Il y a aus­si des ques­tions impor­tantes à régler con­cer­nant les infra­struc­tures por­tu­aires et la logis­tique de rav­i­taille­ment. Sur ces points, l’AFG s’est pro­posée afin d’être la plate­forme fédéra­trice de l’ensemble des acteurs pour cette activ­ité de GNL car­bu­rant avec les grands ports, les indus­triels, les acteurs du monde mar­itime et d’une manière générale l’ensemble des par­ties prenantes. 

Qu’en est-il du power-to-gas ?

Il s’agit de la pos­si­bil­ité d’utiliser l’excédent d’électricité pro­duite à cer­taines péri­odes pour le trans­former par élec­trol­yse en hydrogène dans un pre­mier temps. C’est un procédé sim­ple et con­nu auquel nous ne pou­vons avoir recours que de manière lim­itée, car nous ne pou­vons stock­er que de très petites quan­tités. Actuelle­ment l’hydrogène peut être réin­jec­té en par­tie dans les réseaux de gaz. 

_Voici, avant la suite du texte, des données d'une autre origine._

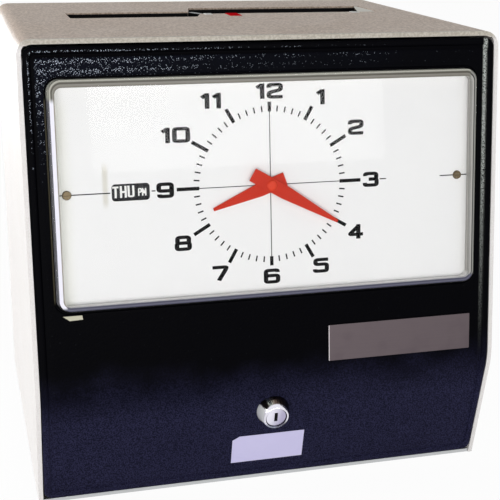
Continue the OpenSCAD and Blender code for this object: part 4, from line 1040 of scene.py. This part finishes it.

L’autre option est de com­bin­er l’hydrogène avec du CO2 pour recon­stituer du méthane qui pour­ra être injec­té dans les gazo­ducs ou stocké dans les stock­ages souter­rains exis­tants, tout en réglant le prob­lème du recy­clage du CO2.

Un pro­jet est en cours de réal­i­sa­tion pour démon­tr­er la fais­abil­ité du sys­tème à par­tir de 2018. Il s’agit du pro­jet Jupiter 1000, un démon­stra­teur con­stru­it à Fos-sur-Mer, dont les prin­ci­paux action­naires sont GRTgaz et TIGF. L’industrialisation du procédé pour­rait inter­venir à par­tir de 2020. 

Et pour conclure ?

En sep­tem­bre 2017, nous allons organ­is­er notre con­grès nation­al qui ne s’est pas tenu depuis 2013 pour cause de con­grès mon­di­al en 2015 en France. 

Nous espérons accueil­lir 800 par­tic­i­pants représen­tants de toute la chaîne gaz­ière qui vien­dront partager leur expéri­ence sur des pro­jets inno­vants et témoign­er que la France reste à la pointe de l’innovation et de la recherche avec des acteurs d’excellence.